Section 129 of the National Credit Act compels every credit provider, e.g. the bank, to send a letter to a customer who is in arrears with his payment, drawing the default to the notice of the customer. This notice must be sent to the address which the  customer has indicated in the agreement, as being his chosen domicilium. Should the bank not follow this step, it cannot institute any legal action against the defaulting customer.


What happens however, when the bank has proof it sent the notice, but the customer says he did not receive it? Sadly for consumers, the courts interpreted Sections 129 and 130 in the NCA as simply a requirement to despatch the notice, regardless whether the debtor received the notice or not. In 2010 the Supreme Court of Appeal, in Rossouw and Another v Firstrand Bank Ltd, confirmed this position.
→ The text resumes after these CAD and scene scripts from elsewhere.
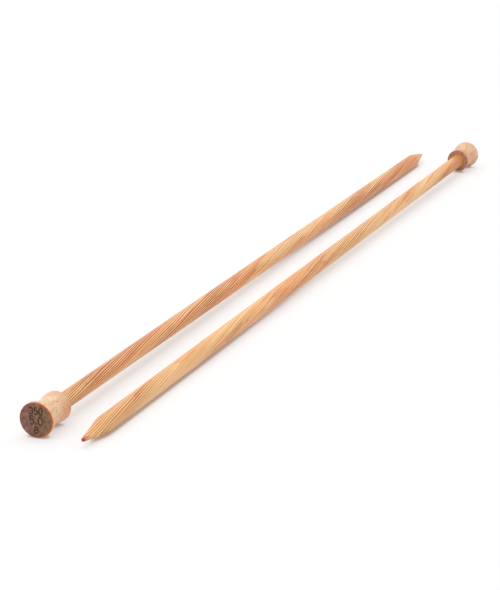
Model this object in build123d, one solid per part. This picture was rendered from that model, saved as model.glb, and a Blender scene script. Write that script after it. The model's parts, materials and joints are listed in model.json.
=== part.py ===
from build123d import *
import os
from math import atan2, cos, degrees, radians, sin

# Two straight wooden knitting needles that lie side by side, the point of one beside the knob of
# the other. Each is a slim round shaft, turned to a point at one end and to a tenon at the other,
# with a turned knob glued on the tenon.
# Millimetres and degrees. +X runs along the pair, +Z is up, Z = 0 is the surface they lie on, and
# the origin is the middle of the pair's footprint.

# Needle
needle_length = 350.0          # knob's end face to tip
gauge = 5.0                    # diameter of the shaft behind the point
full_gauge_run = 125.0         # length of the shaft that keeps this diameter
knob_end_diameter = 4.7        # what the shaft thins to where it enters the knob

# Point
point_length = 12.0            # from the shaft's full gauge to the tip
tip_diameter = 1.0             # blunt end of the point
tip_round = 0.3                # rounding of the blunt end's edge
point_shoulder_radius = 20.0   # soft shoulder between the shaft and the point

# Knob, from its end face to the shaft: a disc, a hollow waist and a flared collar with a flat end
disc_diameter = 10.0
disc_edge = 1.1                # length of the disc's straight edge
rim_round = 0.4                # rounding between the end face and that edge
waist_diameter = 7.7
waist_run = 5.4                # from the disc's edge to the waist's thinnest place
collar_diameter = 8.6
collar_run = 5.2               # from the waist to the collar's full width
collar_edge = 1.0              # length of the collar at that width
collar_bevel = 0.4             # bevel between it and the collar's flat end

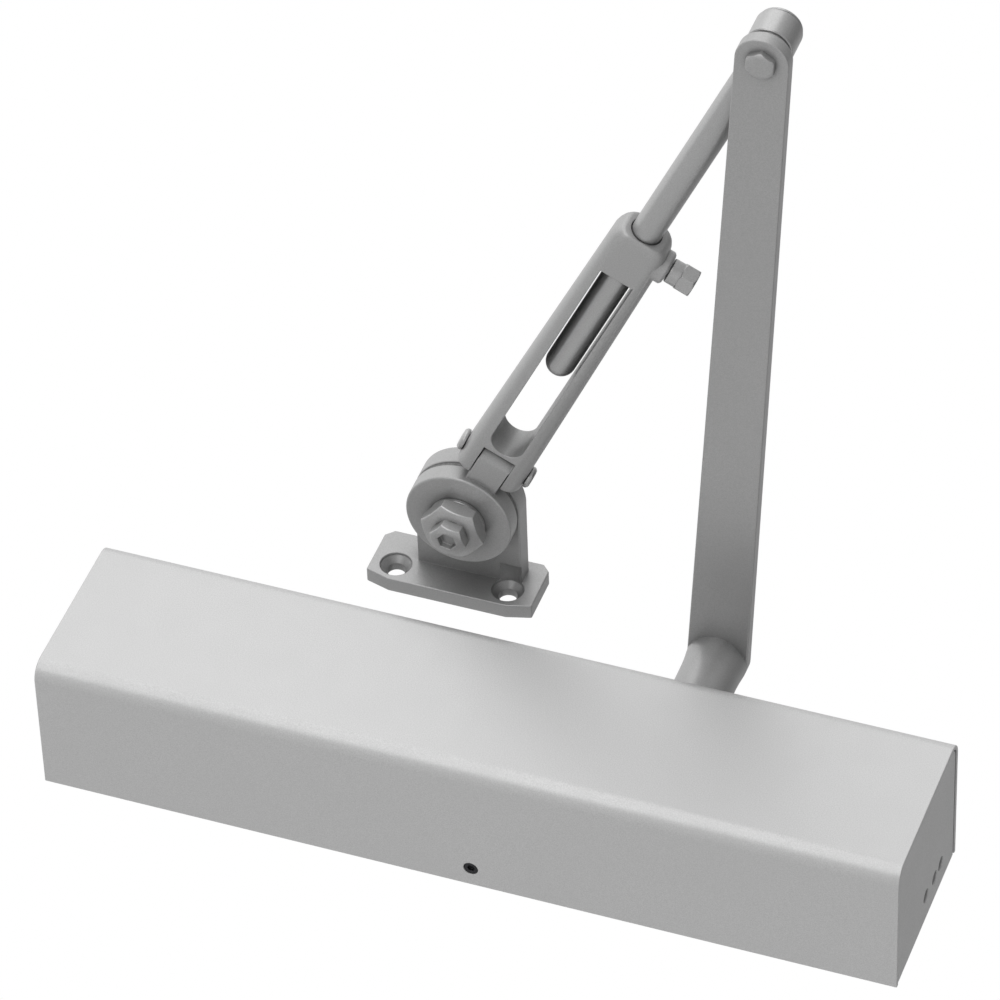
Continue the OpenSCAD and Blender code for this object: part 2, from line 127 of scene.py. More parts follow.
# Light from all round: a level, its slope over directions, and a dark card to the upper right
SKY_LEVEL = 0.64
SKY_SLOPE = (-0.36, -0.28, 0.17)
CARD_DIRECTION = (0.755, -0.302, 0.584)
CARD_RIM, CARD_CORE = 0.58, 0.88
CARD_DEPTH = 0.29

# Name, place, diameter and power of each lamp, all in metres and watts
LAMPS = (
    ("key", (-0.7, -1.9, 1.5), 2.2, 4.5),
    ("front", (-0.4, -2.3, -0.2), 1.6, 4.5),
    ("low_front", (-0.5, -1.9, -1.3), 1.4, 6.2),
)
LAMP_AIM = Vector((0, -0.1, 0.03))


# ---------------------------------------------------------------- camera and light


def view_axes(azimuth, elevation, roll):
    """Forward, right and up of a camera that looks along those angles and is rolled about its view."""
    a, e, turn = math.radians(azimuth), math.radians(elevation), math.radians(roll)
    forward = Vector((-math.sin(a) * math.cos(e), math.cos(a) * math.cos(e), -math.sin(e)))
    level = Vector((math.cos(a), math.sin(a), 0))
    above = level.cross(forward)
    right = level * math.cos(turn) + above * math.sin(turn)
    return forward, right, right.cross(forward)


def add_camera():
    forward, right, up = view_axes(VIEW_AZIMUTH, VIEW_ELEVATION, VIEW_ROLL)
    camera = bpy.data.objects.new("camera", bpy.data.cameras.new("camera"))
    camera.data.lens = LENS
    camera.data.clip_start, camera.data.clip_end = 0.05, 60
    turned = Matrix((right, up, -forward)).transposed().to_4x4()
    camera.matrix_world = Matrix.Translation(VIEW_AIM - forward * VIEW_DISTANCE) @ turned
    bpy.context.scene.collection.objects.link(camera)
    bpy.context.scene.camera = camera


def add_lamps():
    for name, place, size, power in LAMPS:
        light = bpy.data.lights.new(name, "AREA")
        light.shape, light.size, light.energy = "DISK", size, power
        lamp = bpy.data.objects.new(name, light)
        lamp.location = place
        lamp.rotation_mode = "QUATERNION"
        lamp.rotation_quaternion = (LAMP_AIM - lamp.location).to_track_quat("-Z", "Y")
        bpy.context.scene.collection.objects.link(lamp)


class Nodes:
    """Short ways to put nodes into a tree."""

    def __init__(self, tree):
        self.tree = tree

    def add(self, kind, **settings):
        node = self.tree.nodes.new(kind)
        for key, value in settings.items():
            setattr(node, key, value)
        return node

    def link(self, a, b):
        self.tree.links.new(a, b)

    def fill(self, socket, value):
        """Links a socket to another, or gives it a constant."""
        if isinstance(value, bpy.types.NodeSocket):
            self.link(value, socket)
        else:
            socket.default_value = value

    def math(self, operation, a, b):
        node = self.add("ShaderNodeMath", operation=operation)
        self.fill(node.inputs[0], a)
        self.fill(node.inputs[1], b)
        return node.outputs[0]

    def dot(self, a, b):
        node = self.add("ShaderNodeVectorMath", operation="DOT_PRODUCT")
        self.fill(node.inputs[0], a)
        self.fill(node.inputs[1], b)
        return node.outputs["Value"]

    def between(self, value, low, high, start=0.3, end=0.7):
        """Maps the part of a pattern from start to end onto a range of values."""
        fit = self.add("ShaderNodeMapRange")
        for socket, number in (("From Min", start), ("From Max", end), ("To Min", low), ("To Max", high)):
            fit.inputs[socket].default_value = number
        self.link(value, fit.inputs["Value"])
        return fit.outputs[0]


def add_world():
    """Soft light, brighter in front and to the left. The camera itself sees plain white behind the object."""
    world = bpy.data.worlds.new("studio")
    world.use_nodes = True
    sky = Nodes(world.node_tree)
    sky.tree.nodes.clear()
    direction = sky.add("ShaderNodeTexCoord").outputs["Generated"]
    level = sky.math("ADD", sky.dot(direction, SKY_SLOPE), SKY_LEVEL)
    card = sky.between(sky.dot(direction, CARD_DIRECTION), 0.0, CARD_DEPTH, CARD_RIM, CARD_CORE)
    soft = sky.add("ShaderNodeBackground")
    white = sky.add("ShaderNodeBackground")
    for ground in (soft, white):
        ground.inputs["Color"].default_value = (1, 1, 1, 1)
    sky.link(sky.math("SUBTRACT", level, card), soft.inputs["Strength"])
    mix = sky.add("ShaderNodeMixShader")
    sky.link(sky.add("ShaderNodeLightPath").outputs["Is Camera Ray"], mix.inputs["Fac"])
    sky.link(soft.outputs[0], mix.inputs[1])
    sky.link(white.outputs[0], mix.inputs[2])
    sky.link(mix.outputs[0], sky.add("ShaderNodeOutputWorld").inputs["Surface"])
    bpy.context.scene.world = world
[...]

In June 2012 this changed when the Rossouw decision was challenged in the Constitutional Court, on the basis that it was in conflict certain provisions of the Constitution. The couple that took their matter to the Constitutional Court had a home loan with the bank. They then fell into arrears with their bond repayments. A notice was sent by registered mail to their post office box. The bank later issued summons against the couple and asked for an order declaring their immovable property “executable”. The bank obtained default judgment and a writ of attachment on the property. The couple said this was the first time when they became aware of the judgment. The couple brought an application for rescission of the default judgment and said they never received the notice because the postal services diverted the notice to the wrong post office. Even though it was accepted by the courts that the letter never reached the couple, both the High Court and Full Court refused to grant the rescission application. Finally the couple approached the Constitutional Court for relief. Three organizations namely the Socio-Economic Rights Institute of South Africa, the National Credit Regulator, and the Banking Association of South Africa, were admitted as friends of the Court and all made submissions to the Court. After hearing all arguments, the Constitutional Court found in favour of the consumer and granted the couple the application for leave to appeal and rescission of the default judgment. Good news for the consumers is that this ruling has changed the way in which the issue of the notices are to be now dealt with and how the courts are required to interpret Section 129 and 130 of the NCA.